James Roscoe Day is Chancellor; 2500 students attend Syracuse University.
The Carnegie Library construction is completed. It had been scheduled to be completed in 1906, but due to other construction projects, was not completed until 1907.
The Leopold von Ranke collection moves to the Carnegie Library, marking the opening with a collection of over 71,000 volumes. Mary O'Brien Sibley is the University Librarian.
- The Statue of Diana the Huntress, created by Anna Hyatt Huntington, is donated to the University and placed in the vestibule of the Carnegie Library.
- The book racks and old lamps were removed from the tables in the Reading Room. New lamps were installed.
The Library book stacks become "open" to students and faculty. Previously they were "closed stacks" and library pages were used to retrieve books by request.

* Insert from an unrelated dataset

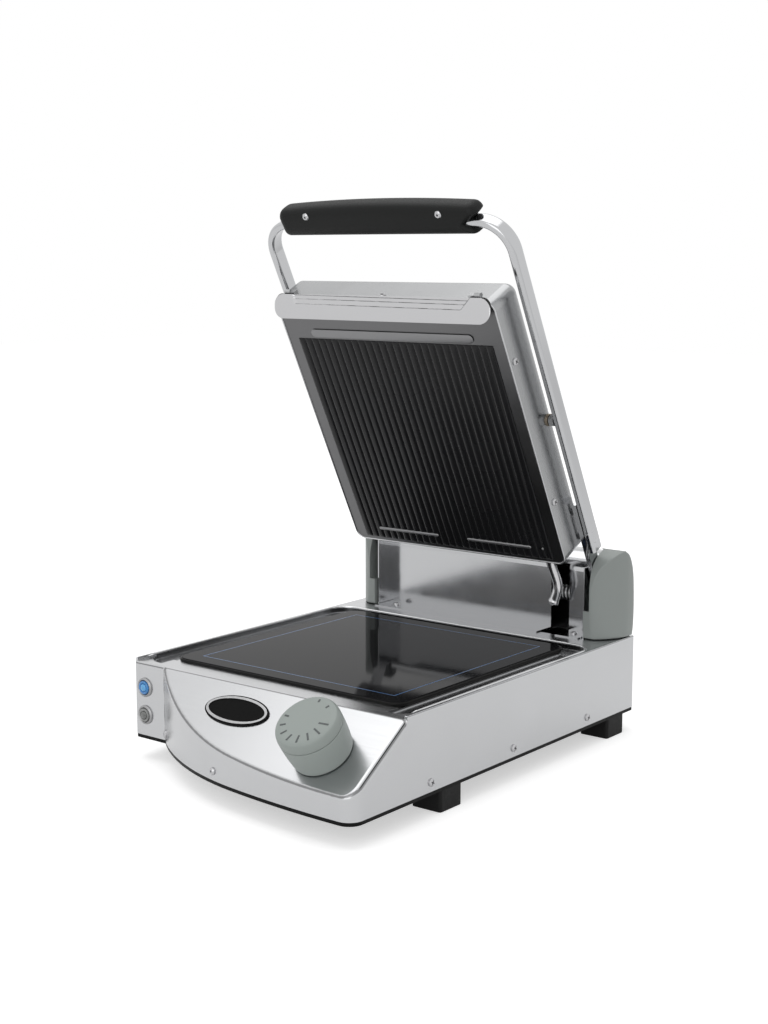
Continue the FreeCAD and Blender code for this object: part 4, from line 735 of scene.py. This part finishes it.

E.S. Bird Library opens in November 1972, consolidating branch libraries in the social sciences and art & humanities. Renovation begins on the Carnegie Library to house the Engineering & Life Sciences Library, Mathematics Library and Mathematics Department.
The Engineering and Life Sciences Library is established in the renovated Carnegie Library, housing engineering, health, nutrition and the life sciences.
The Mathematics Library moves into the Carnegie Library from Smith Hall as a separate branch library on the third floor.
The Chemistry Library moves into the Carnegie Library and the science library is renamed Science and Technology Library.